One more note: I was very disappointed that Metaxas tells the story of a Catholic woman who prays to her deceased husband for something, a request that apparently was answered. I have no doubt that this happened, or that the thing for which the woman asked occurred, but there was no theological commentary. Should we believe that God answered the prayer in spite of the woman’s bad theology? Or could this possibly be activity of demons? (Remember the point above about how not everything supernatural is of the Lord.) Metaxas doesn’t say.

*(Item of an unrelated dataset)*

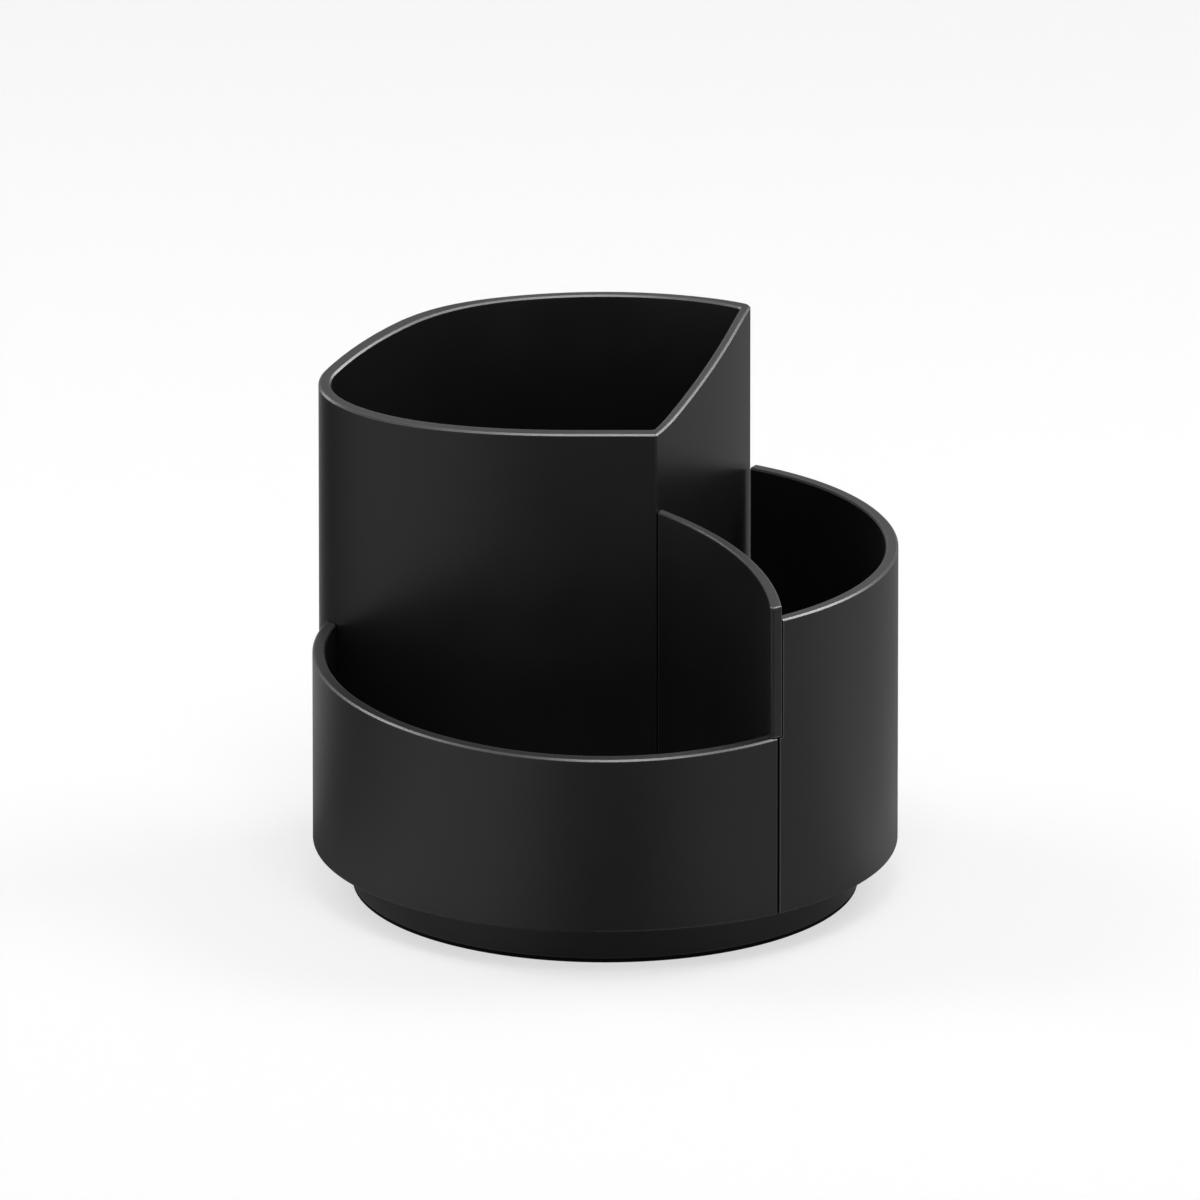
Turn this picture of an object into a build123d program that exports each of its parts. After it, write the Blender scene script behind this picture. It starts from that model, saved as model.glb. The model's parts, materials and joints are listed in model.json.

The theology expressed throughout this book is one that is very subjective and not one anchored in Scripture, God’s objective revelation to us all. I fear that Metaxas inadvertently presents a theology of revelation that is highly individualized, as if we should expect that God will communicate to all of us through miracles. Yet I know many Christians who have never experienced the miraculous. I, for one, have not. I do not view my experience of God as insufficient or lacking because of that. Yet I fear that readers of Miracles would come to expect that they, too, should experience miracles. But what if they don’t? Will they be disappointed?

The Bible contains many miracle stories that, I have no doubt, are true. But the Bible doesn’t indicate that everyone in this age will experience miracles. We should pray for God to heal, and we should pray for God to provide, but we are not promised that God will supernaturally hear or protect. Unfortunately, these issues are not addressed by Metaxas.

To reiterate the positive, however: this book presents some good thoughts on the possibility of miracles in a scientific age, and it provides the reader many interesting and encouraging stories. It provides some rational for believing in the possibility of miracles. Those who would be turned off by footnotes, end notes, or longer, more technical arguments will find this book easier to read. Readers looking for encouragement may find this book to be helpful. Those looking for a better defense and/or theology of miracles will have to look elsewhere.